Semantic Fetch Robot

A ROS 2 mobile manipulation system that accepts a natural-language object request, navigates an indoor environment, locates the target using open-vocabulary vision, and physically retrieves it using a mounted robotic arm.

TurtleBot + OpenMANIPULATOR-X Gazebo Harmonic Differential Drive LiDAR + OAK-D RGB-D Active Development

Project Statement

The Semantic Fetch Robot is a ROS 2 mobile manipulator operating in a mapped indoor warehouse environment (TurtleBot default Gazebo Harmonic depot world). Given a text command such as “fetch the red bottle”, it autonomously navigates to the relevant region, locates the requested object using open-vocabulary visual detection, grasps it with the mounted OpenMANIPULATOR-X arm, and returns to the operator to deliver the item.
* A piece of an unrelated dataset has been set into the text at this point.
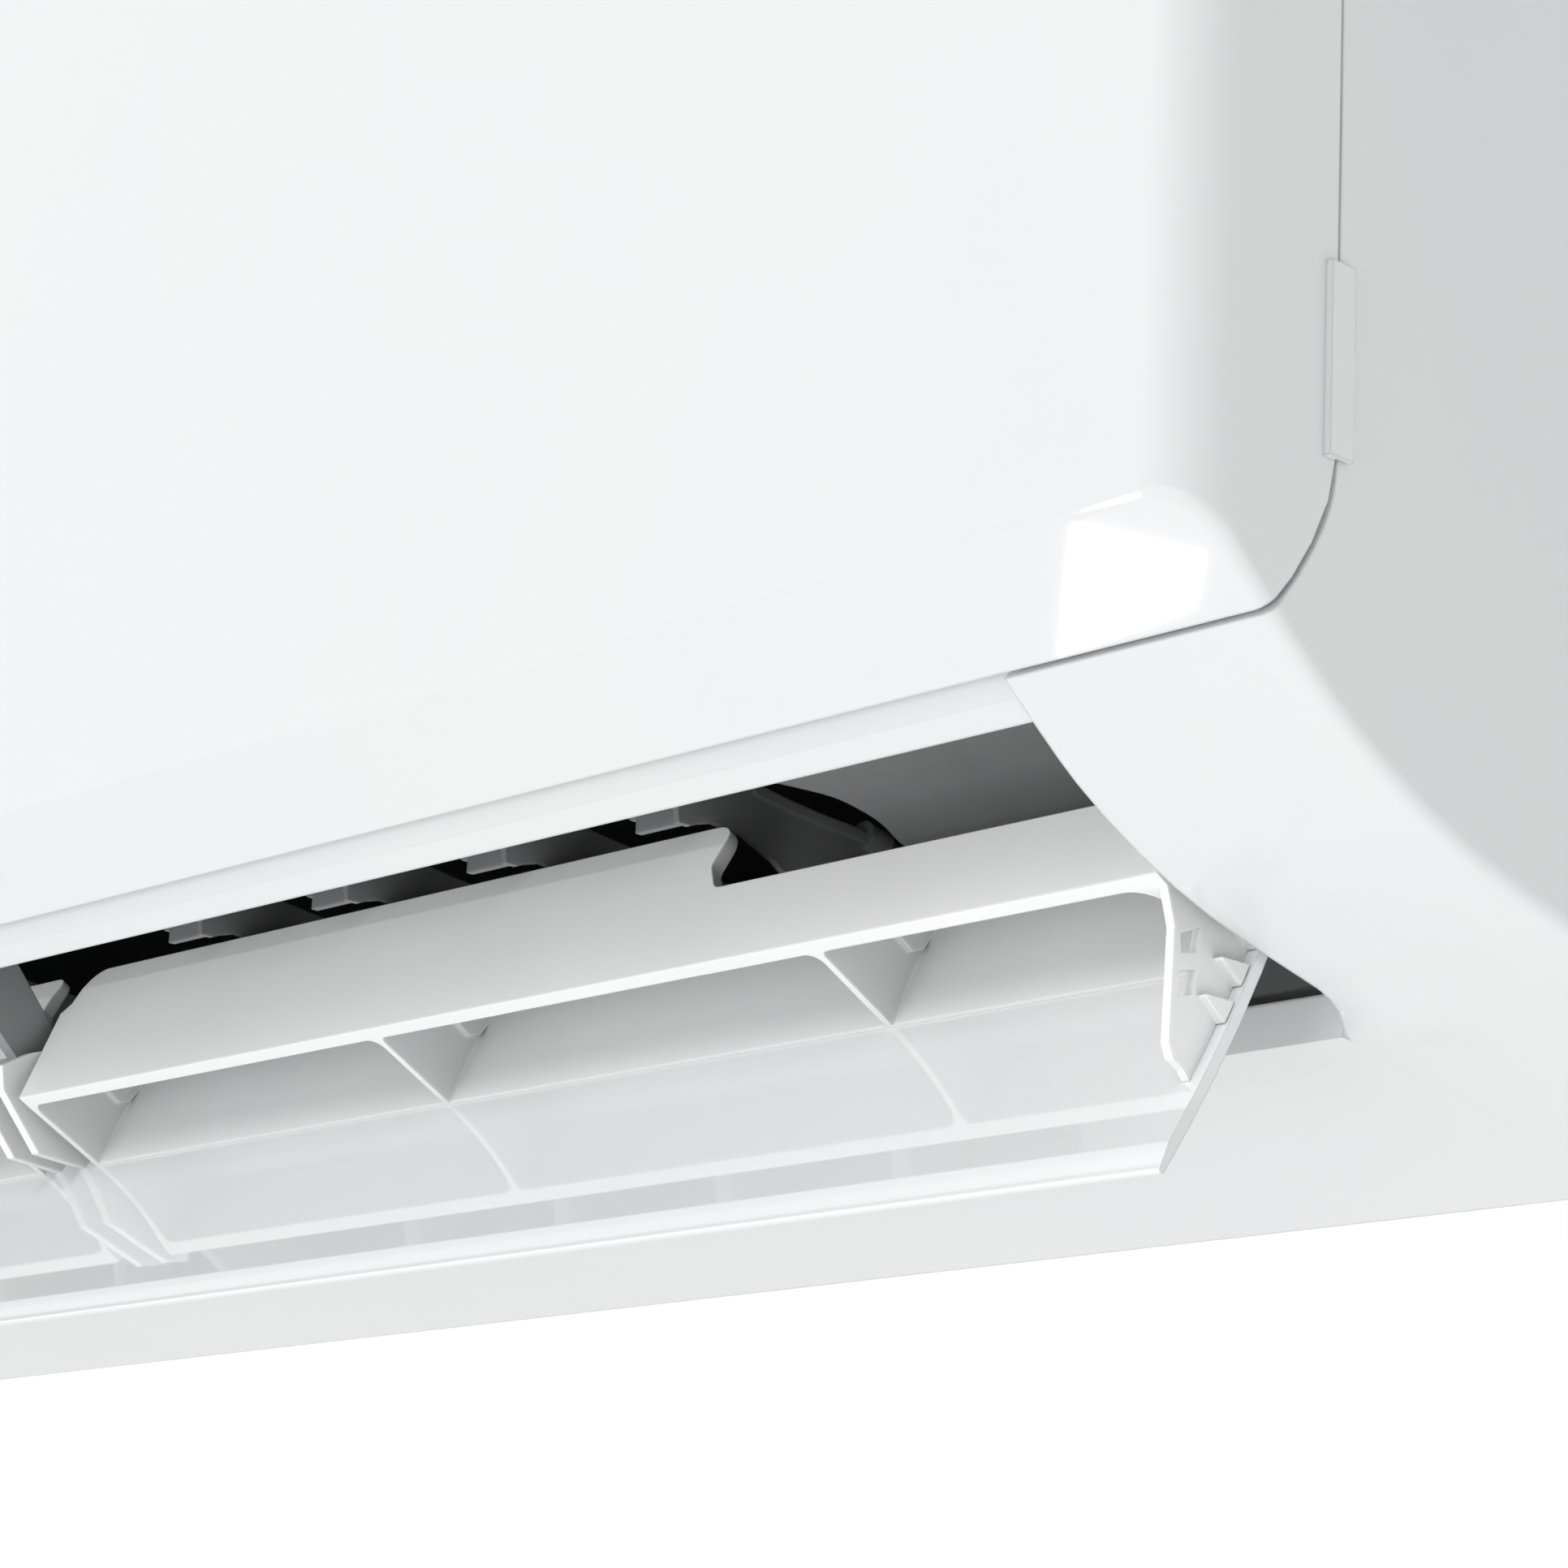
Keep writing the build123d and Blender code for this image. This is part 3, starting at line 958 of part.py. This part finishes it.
# ---------------------------------------------------------------- fasteners
with BuildPart() as frame_screws:
    for x in (-300, -100, 100, 300):
        rod_y(x, -175.2, -173.0, -80, 3.4)
        rod_y(x, -173.1, -161.0, -80, 1.6)
frame_screws.part.label = "frame_screws"
export_step(frame_screws.part, "parts/frame_screws.step")

with BuildPart() as cover_screws:
    for x in (299.9, 382.1):
        for z in (49.9, 122.1):
            rod_y(x, -154.0, -152.2, z, 2.6)
            rod_y(x, -152.3, -144.0, z, 1.2)
cover_screws.part.label = "cover_screws"
export_step(cover_screws.part, "parts/cover_screws.step")
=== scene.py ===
import bpy
import bmesh
import json
import math
import random
from mathutils import Vector, Matrix

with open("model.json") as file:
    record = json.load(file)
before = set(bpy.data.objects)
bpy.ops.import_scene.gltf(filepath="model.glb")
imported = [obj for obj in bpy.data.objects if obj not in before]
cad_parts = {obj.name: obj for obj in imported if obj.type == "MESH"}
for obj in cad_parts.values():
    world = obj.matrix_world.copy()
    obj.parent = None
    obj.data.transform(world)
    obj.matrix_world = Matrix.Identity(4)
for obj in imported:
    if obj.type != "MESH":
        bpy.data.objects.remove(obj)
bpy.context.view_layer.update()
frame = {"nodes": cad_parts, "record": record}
N = frame["nodes"]
SLOT = {s["node"]: s["material_slot"] for s in frame["record"]["subparts"]}
scene = bpy.context.scene
random.seed(7)

# ---------------------------------------------------------------- camera at the photograph's viewing angle
cam_data = bpy.data.cameras.new("camera")
cam_data.sensor_fit = "HORIZONTAL"
cam_data.sensor_width = 36.0
cam_data.lens = 96.89
cam_data.clip_start, cam_data.clip_end = 0.01, 60.0
cam = bpy.data.objects.new("camera", cam_data)
scene.collection.objects.link(cam)
right = Vector((0.68876, 0.72328, 0.04985))
up = Vector((0.16367, -0.22210, 0.96119))
back = Vector((0.70628, -0.65387, -0.27135))
m = Matrix((right, up, back)).transposed().to_4x4()
m.translation = Vector((0.78996, -0.62776, -0.29245))
cam.matrix_world = m
scene.camera = cam

scene.view_settings.view_transform = "Standard"
scene.view_settings.look = "None"


# ---------------------------------------------------------------- materials
class Nodes:
    """small helper round a material's node tree"""

    def __init__(self, name):
        self.m = bpy.data.materials.new(name)
        self.m.use_nodes = True
        self.t = self.m.node_tree
        self.t.nodes.clear()
        self.out = self.t.nodes.new("ShaderNodeOutputMaterial")
        self.b = self.t.nodes.new("ShaderNodeBsdfPrincipled")
        self.t.links.new(self.b.outputs[0], self.out.inputs[0])
        self.co = self.t.nodes.new("ShaderNodeTexCoord").outputs["Object"]

    def new(self, kind, **kw):
        n = self.t.nodes.new(kind)
        for k, v in kw.items():
            setattr(n, k, v)
        return n

    def link(self, a, b):
        self.t.links.new(a, b)

    def noise(self, scale, detail=3.0, rough=0.55, stretch=None, distortion=0.0):
        n = self.new("ShaderNodeTexNoise")
        n.inputs["Scale"].default_value = scale
        n.inputs["Detail"].default_value = detail
        n.inputs["Roughness"].default_value = rough
        n.inputs["Distortion"].default_value = distortion
        if stretch:
            mp = self.new("ShaderNodeMapping")
            mp.inputs["Scale"].default_value = stretch
            self.link(self.co, mp.inputs["Vector"])
            self.link(mp.outputs[0], n.inputs["Vector"])
        else:
            self.link(self.co, n.inputs["Vector"])
        return n.outputs["Fac"]

    def ramp(self, fac, lo, hi, a, b):
        r = self.new("ShaderNodeMapRange")
        r.inputs["From Min"].default_value = lo
        r.inputs["From Max"].default_value = hi
        r.inputs["To Min"].default_value = a
        r.inputs["To Max"].default_value = b
        self.link(fac, r.inputs["Value"])
        return r.outputs[0]

    def mix(self, fac, a, b):
        x = self.new("ShaderNodeMix", data_type="RGBA")
        x.inputs["A"].default_value = (*a, 1.0)
        x.inputs["B"].default_value = (*b, 1.0)
        self.link(fac, x.inputs["Factor"])
        return x.outputs["Result"]

    def times(self, colour, value):
        x = self.new("ShaderNodeVectorMath", operation="SCALE")
        self.link(colour, x.inputs[0])
        self.link(value, x.inputs["Scale"])
        return x.outputs[0]

    def toward(self, colour, fac, b):
        x = self.new("ShaderNodeMix", data_type="RGBA")
        x.inputs["B"].default_value = (*b, 1.0)
        self.link(colour, x.inputs["A"])
        self.link(fac, x.inputs["Factor"])
        return x.outputs["Result"]

    def bump(self, height, distance, strength=1.0, normal=None):
        x = self.new("ShaderNodeBump")
        x.inputs["Distance"].default_value = distance
        x.inputs["Strength"].default_value = strength
        self.link(height, x.inputs["Height"])
        if normal is not None:
            self.link(normal, x.inputs["Normal"])
        return x.outputs[0]

    def edge(self, radius):
        x = self.new("ShaderNodeBevel", samples=4)
        x.inputs["Radius"].default_value = radius
        return x.outputs[0]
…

Success state: The robot correctly identifies, grasps, and delivers the requested object in ≥ 75% of trials within a pre-mapped simulation environment, without collisions.

The Problem We Are Solving

Most service robots either move well or manipulate well, but few can do both while also understanding flexible, natural-language requests. Semantic Fetch aims to bridge this gap by enabling a mobile robot to understand what object is being requested, infer where it is likely to be, navigate to it, and bring it back safely.

To achieve this, we combine SLAM-based (Simultaneous Localization and Mapping) navigation with semantically grounded object detection and arm motion planning in a single ROS 2 pipeline. The project focuses on building realistic simulations that serve as a proof of concept before deployment to real hardware.

Project Components

Semantic Mapping

SLAM-built occupancy grid enriched with object detections. Every item detected is registered in a queryable map with its 3D location and semantic label.

Open-Vocabulary Detection

YOLOWorld or CLIP-based detection on the OAK-D camera stream which allows the robot to find objects described in free text without a fixed class list.

Autonomous Navigation

Nav2 stack with SLAM Toolbox handles global path planning and obstacle avoidance. The robot navigates to object locations queried from the semantic map.

Arm Control & Grasping

MoveIt 2 plans collision-free arm trajectories for the OpenMANIPULATOR-X. Grasp poses are computed from RGB-D point cloud data.

Technical Specifications

Parameter	Value
Robot Platform	TurtleBot Standard + OpenMANIPULATOR-X
Kinematic Model	Differential Drive (base) + Serial 4-DOF (arm)
Primary Sensors	OAK-D Spatial AI Stereo Camera, RPLIDAR A1 2D LiDAR, IMU
Simulation Engine	Gazebo Harmonic (gz-harmonic)
Simulation World	TurtleBot default depot world
ROS Version	ROS 2 Jazzy Jalisco
OS	Ubuntu 24.04 LTS

Current Status

Milestone 1 (proposal and architecture) has been completed; details are documented in Milestone 1.
Milestone 2 (Implementation, integration, and evaluation in simulation) is completed: details are documented in Milestone 2.
Object spawning + full pick-and-place pipeline are planned next.